# How long on a horse walker



## milo'n'molly (18 January 2011)

Just wondered really as someone mentioned to me that horse walkers are evil, well she didn't say evil but that they caused all sorts of soundness issues an horses should never do more than 5 mins each way as the circle is too small. 

Really? I can't see why, Mine is doing 15 mins each way twice a day to start building her up.
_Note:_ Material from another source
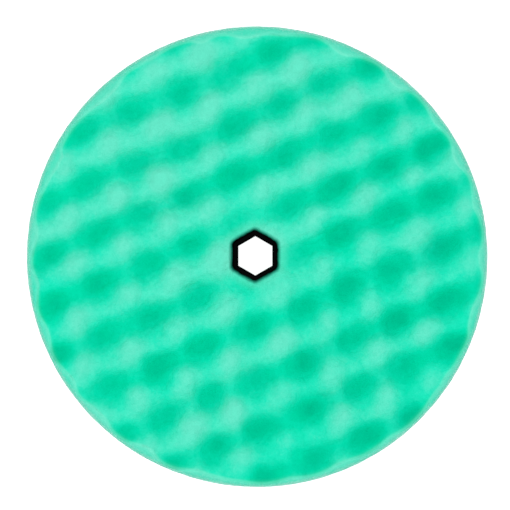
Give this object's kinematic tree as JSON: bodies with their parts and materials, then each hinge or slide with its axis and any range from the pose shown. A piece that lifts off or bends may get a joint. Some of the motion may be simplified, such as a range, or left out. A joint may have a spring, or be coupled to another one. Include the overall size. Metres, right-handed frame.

Is that really too much?


----------



## kerilli (18 January 2011)

mine used to do about an hour a day, 30 mins each way, on concrete, at walk. i even trotted them on it occasionally, if they got sluggish. (i know, i know, straight to hell i go. i know better now...)
my grey was on it for 3 hours once, i totally forgot i'd put her on there, ooops. she just plodded round... oh, and she was a tough old thing who retired totally sound (retired due to cataract, not lameless) after about 8 seasons of eventing... the hours on the walker did her no harm.


----------



## MillionDollar (18 January 2011)

I do think some people put horses on walkers for too long, especailly if they don't do much. Mine are fit and go on for around 50 mins per day. It also depends on the diameter of circle and surface. I'm lucky enough to have a large one at 55ft.

A lot of Pro horses go on for 1 1/2 - 2 hours per day.


----------



## millitiger (18 January 2011)

mine goes on for around 30-40 minutes a day.

at yards I have worked at usual time was 45-60 mins.

if you only did 5 mins before swapping directions etc you would need to employ someone just to man the horse walker!


----------



## milo'n'molly (18 January 2011)

millitiger said:



			mine goes on for around 30-40 minutes a day.

at yards I have worked at usual time was 45-60 mins.

if you only did 5 mins before swapping directions etc you would need to employ someone just to man the horse walker! 

Click to expand...

yeah, thats what i thought


----------



## Heidi1 (18 January 2011)

Mine go one for 30-40 mins at night while I muck out, they have 15-20 mins each way, although sometimes I forget to change them over and so then just do them the other way the next night, doesn't seem to do them any harm.......


----------



## Vetwrap (18 January 2011)

Mine will do anything from 20 mins, as a warm up before schooling, to 45 mins, if I am mucking out all three.  We do try do make sure that they go in a different direction morning and night.

Someone who has grown up in the racing industry did once suggest leaving Stanley on there for over an hour to wear him out before longreining...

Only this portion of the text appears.